*Short task:*
Identify and copy all lines of the material where the string "before" is found.

*Supplied records:*
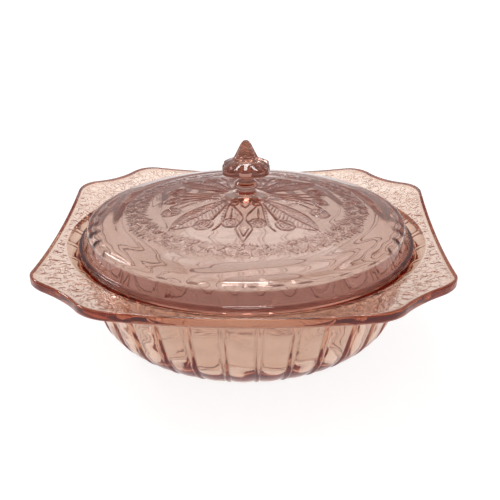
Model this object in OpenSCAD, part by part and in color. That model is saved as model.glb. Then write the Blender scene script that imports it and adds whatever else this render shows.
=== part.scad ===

* * *

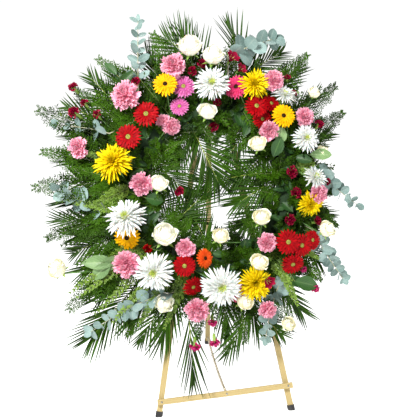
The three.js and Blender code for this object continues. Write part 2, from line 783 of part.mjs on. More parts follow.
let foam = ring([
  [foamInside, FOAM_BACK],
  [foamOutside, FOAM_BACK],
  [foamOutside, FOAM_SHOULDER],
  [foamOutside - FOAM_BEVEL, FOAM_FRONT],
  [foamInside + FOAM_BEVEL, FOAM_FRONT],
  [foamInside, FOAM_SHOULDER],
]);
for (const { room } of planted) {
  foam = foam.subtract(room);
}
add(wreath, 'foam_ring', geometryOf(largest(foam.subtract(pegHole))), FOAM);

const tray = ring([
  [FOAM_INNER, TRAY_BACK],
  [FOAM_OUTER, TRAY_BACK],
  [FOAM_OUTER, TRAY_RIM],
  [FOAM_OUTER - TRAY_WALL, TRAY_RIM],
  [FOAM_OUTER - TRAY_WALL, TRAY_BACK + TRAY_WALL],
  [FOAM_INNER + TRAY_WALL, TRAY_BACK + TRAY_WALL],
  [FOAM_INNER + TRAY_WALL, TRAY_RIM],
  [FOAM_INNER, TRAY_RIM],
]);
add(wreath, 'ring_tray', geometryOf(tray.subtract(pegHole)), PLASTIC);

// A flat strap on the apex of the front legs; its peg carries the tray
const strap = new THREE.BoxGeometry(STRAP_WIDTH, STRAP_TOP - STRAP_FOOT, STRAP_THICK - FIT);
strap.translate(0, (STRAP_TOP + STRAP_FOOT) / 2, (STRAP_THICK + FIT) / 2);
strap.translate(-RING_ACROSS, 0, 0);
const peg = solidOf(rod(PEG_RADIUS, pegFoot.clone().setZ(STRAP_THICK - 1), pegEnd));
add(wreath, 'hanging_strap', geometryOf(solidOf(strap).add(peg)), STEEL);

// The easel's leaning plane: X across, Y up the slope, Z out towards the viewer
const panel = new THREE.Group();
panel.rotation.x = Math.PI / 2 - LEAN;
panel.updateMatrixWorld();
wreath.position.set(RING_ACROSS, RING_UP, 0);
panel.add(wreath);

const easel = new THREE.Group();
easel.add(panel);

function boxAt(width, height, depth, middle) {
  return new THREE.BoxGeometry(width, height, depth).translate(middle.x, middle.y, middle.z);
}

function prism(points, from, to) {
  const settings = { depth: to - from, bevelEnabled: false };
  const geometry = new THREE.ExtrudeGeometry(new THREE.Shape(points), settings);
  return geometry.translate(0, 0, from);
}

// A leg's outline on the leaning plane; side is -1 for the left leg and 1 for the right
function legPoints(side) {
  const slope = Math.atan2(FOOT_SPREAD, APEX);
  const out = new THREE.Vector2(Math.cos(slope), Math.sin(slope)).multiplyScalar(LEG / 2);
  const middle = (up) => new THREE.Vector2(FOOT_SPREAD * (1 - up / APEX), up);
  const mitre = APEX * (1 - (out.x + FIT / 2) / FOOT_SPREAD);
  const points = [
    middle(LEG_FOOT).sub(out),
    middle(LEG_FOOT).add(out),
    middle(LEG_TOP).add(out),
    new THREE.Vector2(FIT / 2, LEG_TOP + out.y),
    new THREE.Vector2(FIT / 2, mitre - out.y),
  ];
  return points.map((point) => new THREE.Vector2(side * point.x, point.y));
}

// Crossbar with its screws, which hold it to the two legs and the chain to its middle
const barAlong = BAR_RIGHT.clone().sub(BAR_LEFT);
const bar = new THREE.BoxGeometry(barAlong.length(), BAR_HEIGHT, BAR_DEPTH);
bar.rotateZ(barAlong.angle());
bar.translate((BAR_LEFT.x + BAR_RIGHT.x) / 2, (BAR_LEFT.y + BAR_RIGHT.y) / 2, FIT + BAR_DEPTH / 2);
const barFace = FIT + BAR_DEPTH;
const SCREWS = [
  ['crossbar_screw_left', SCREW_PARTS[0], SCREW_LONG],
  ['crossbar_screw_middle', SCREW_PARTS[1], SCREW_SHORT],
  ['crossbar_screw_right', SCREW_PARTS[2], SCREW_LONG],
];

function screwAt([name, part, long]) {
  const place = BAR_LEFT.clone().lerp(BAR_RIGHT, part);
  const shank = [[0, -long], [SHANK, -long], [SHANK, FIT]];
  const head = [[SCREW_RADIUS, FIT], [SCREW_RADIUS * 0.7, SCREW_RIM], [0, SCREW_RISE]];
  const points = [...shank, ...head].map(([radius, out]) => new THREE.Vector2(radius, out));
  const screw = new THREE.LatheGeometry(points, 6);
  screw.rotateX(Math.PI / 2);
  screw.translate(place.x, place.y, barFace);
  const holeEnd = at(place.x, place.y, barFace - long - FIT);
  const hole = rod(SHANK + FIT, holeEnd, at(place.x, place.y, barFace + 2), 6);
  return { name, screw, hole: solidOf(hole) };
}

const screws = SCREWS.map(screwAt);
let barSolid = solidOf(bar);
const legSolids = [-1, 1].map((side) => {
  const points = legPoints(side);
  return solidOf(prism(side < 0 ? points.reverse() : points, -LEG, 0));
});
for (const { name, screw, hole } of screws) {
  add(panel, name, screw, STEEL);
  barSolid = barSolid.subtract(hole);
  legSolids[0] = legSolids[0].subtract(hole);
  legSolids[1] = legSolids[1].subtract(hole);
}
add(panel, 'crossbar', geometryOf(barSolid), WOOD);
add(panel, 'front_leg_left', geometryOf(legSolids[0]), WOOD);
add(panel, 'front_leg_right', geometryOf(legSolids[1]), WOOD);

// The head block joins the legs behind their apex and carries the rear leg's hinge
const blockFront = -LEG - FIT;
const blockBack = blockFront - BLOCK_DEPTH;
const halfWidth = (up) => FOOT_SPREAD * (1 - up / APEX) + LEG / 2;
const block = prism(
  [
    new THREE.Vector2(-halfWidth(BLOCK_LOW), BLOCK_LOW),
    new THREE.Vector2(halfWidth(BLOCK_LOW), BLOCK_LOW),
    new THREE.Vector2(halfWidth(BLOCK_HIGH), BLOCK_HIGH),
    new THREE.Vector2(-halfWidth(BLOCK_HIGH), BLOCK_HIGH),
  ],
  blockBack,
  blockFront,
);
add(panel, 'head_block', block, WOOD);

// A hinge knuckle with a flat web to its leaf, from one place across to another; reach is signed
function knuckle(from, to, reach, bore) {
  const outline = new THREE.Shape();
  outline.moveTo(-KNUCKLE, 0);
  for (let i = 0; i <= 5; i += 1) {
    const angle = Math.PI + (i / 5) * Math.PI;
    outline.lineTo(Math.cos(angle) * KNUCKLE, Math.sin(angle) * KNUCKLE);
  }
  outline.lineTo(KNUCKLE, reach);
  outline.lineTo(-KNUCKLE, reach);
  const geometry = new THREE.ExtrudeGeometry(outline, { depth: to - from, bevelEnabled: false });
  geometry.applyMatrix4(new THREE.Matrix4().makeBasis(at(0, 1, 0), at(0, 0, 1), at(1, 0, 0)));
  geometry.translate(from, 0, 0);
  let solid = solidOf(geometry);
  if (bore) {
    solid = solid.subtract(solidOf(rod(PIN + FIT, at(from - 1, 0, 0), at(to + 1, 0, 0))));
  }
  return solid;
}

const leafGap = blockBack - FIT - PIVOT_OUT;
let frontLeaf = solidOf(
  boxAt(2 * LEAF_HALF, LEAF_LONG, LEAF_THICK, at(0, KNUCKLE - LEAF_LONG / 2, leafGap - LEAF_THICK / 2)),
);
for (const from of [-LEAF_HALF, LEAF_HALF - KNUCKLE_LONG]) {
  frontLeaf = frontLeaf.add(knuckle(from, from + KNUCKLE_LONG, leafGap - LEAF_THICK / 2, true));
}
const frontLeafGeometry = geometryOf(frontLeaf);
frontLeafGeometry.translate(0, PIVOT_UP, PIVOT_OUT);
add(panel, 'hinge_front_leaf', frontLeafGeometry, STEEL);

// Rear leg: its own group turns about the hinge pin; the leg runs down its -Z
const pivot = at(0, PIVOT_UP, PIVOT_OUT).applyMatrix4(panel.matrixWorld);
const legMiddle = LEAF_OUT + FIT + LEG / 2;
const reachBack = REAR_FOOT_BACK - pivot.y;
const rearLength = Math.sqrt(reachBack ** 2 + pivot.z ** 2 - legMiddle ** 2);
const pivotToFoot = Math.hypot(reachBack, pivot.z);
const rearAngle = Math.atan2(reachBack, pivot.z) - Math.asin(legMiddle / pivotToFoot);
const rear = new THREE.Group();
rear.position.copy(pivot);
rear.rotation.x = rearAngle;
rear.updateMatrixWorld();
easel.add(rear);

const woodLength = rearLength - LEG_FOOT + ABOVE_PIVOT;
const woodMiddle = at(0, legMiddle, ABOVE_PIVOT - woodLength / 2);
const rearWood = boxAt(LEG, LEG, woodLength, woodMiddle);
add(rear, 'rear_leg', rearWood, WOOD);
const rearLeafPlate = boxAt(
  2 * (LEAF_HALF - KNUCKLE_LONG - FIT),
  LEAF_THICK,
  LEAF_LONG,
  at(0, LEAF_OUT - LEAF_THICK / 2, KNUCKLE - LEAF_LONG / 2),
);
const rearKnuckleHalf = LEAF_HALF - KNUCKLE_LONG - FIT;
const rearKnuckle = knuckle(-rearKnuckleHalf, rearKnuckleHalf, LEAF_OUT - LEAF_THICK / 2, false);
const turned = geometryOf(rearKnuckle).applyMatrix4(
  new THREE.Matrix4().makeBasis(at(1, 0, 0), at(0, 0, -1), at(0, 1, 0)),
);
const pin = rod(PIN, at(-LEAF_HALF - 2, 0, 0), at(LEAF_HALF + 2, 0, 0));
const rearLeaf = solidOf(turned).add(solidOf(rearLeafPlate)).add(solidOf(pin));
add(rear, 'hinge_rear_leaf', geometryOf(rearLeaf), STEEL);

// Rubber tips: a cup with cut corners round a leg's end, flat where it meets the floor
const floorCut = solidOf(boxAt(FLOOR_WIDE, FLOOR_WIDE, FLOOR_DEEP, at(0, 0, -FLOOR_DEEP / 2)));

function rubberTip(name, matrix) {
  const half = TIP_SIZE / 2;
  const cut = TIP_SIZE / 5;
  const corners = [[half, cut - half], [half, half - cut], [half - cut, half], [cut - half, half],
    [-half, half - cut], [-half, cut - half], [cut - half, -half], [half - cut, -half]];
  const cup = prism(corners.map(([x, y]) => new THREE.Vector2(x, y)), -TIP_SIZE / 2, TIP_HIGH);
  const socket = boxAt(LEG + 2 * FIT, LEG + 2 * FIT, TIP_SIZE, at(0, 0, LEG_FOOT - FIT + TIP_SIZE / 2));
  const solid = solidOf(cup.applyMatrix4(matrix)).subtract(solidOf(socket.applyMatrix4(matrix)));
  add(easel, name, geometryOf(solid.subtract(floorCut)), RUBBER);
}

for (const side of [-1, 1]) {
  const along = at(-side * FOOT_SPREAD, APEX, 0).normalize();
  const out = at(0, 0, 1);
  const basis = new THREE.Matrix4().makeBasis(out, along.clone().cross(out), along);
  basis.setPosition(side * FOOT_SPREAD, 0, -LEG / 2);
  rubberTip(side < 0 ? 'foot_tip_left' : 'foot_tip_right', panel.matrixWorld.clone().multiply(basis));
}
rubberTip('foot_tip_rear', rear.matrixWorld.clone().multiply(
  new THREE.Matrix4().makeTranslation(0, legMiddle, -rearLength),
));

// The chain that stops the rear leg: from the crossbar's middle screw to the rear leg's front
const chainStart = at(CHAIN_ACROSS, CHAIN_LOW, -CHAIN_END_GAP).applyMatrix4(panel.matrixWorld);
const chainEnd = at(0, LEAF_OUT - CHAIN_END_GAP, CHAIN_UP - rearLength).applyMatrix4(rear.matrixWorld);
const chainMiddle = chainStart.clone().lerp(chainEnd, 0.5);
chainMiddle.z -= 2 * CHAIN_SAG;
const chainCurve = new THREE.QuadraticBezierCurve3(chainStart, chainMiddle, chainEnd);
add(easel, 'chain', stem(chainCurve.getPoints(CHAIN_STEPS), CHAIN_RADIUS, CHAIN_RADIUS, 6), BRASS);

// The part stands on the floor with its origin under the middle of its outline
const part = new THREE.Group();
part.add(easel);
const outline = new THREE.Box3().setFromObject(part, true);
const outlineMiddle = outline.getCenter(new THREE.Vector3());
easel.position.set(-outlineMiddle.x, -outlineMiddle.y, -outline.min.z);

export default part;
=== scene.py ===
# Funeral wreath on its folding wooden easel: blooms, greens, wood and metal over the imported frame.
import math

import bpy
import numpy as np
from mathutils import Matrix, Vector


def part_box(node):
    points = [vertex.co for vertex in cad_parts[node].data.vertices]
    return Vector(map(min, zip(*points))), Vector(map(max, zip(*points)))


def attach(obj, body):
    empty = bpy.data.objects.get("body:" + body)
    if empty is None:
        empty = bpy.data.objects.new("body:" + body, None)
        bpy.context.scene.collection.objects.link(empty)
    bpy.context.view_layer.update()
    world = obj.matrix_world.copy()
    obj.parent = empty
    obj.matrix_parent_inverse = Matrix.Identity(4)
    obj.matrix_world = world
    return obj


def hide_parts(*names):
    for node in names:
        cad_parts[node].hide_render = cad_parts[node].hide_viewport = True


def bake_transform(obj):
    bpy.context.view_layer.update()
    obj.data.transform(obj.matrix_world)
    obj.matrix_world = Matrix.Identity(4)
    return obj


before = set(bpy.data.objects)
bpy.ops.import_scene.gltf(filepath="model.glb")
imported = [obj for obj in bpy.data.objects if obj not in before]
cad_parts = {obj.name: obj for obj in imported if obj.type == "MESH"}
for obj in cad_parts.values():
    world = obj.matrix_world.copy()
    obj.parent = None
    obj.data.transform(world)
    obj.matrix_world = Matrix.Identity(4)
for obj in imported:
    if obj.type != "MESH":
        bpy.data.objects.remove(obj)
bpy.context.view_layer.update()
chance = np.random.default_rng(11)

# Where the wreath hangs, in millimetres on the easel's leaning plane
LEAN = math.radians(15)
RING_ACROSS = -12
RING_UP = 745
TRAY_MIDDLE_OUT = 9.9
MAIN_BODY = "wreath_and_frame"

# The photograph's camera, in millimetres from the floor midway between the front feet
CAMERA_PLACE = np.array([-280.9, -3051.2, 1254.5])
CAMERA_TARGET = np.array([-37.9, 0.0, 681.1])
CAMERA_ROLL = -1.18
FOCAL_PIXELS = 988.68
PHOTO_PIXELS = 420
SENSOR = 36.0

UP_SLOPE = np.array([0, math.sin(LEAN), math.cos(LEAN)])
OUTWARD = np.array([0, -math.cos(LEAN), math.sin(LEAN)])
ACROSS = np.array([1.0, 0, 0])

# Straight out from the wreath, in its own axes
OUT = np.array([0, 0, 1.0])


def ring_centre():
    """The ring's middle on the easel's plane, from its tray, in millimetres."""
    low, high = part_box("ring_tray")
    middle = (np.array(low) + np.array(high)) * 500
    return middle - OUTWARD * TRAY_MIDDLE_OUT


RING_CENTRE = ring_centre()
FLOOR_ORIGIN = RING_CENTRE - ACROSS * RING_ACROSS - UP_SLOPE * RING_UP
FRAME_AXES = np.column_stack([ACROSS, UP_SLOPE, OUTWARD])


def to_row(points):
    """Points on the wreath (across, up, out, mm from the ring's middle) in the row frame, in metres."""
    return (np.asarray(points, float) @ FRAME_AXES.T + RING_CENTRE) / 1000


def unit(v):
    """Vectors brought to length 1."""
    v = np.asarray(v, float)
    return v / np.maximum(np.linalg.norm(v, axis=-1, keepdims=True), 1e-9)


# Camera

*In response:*
before = set(bpy.data.objects)
imported = [obj for obj in bpy.data.objects if obj not in before]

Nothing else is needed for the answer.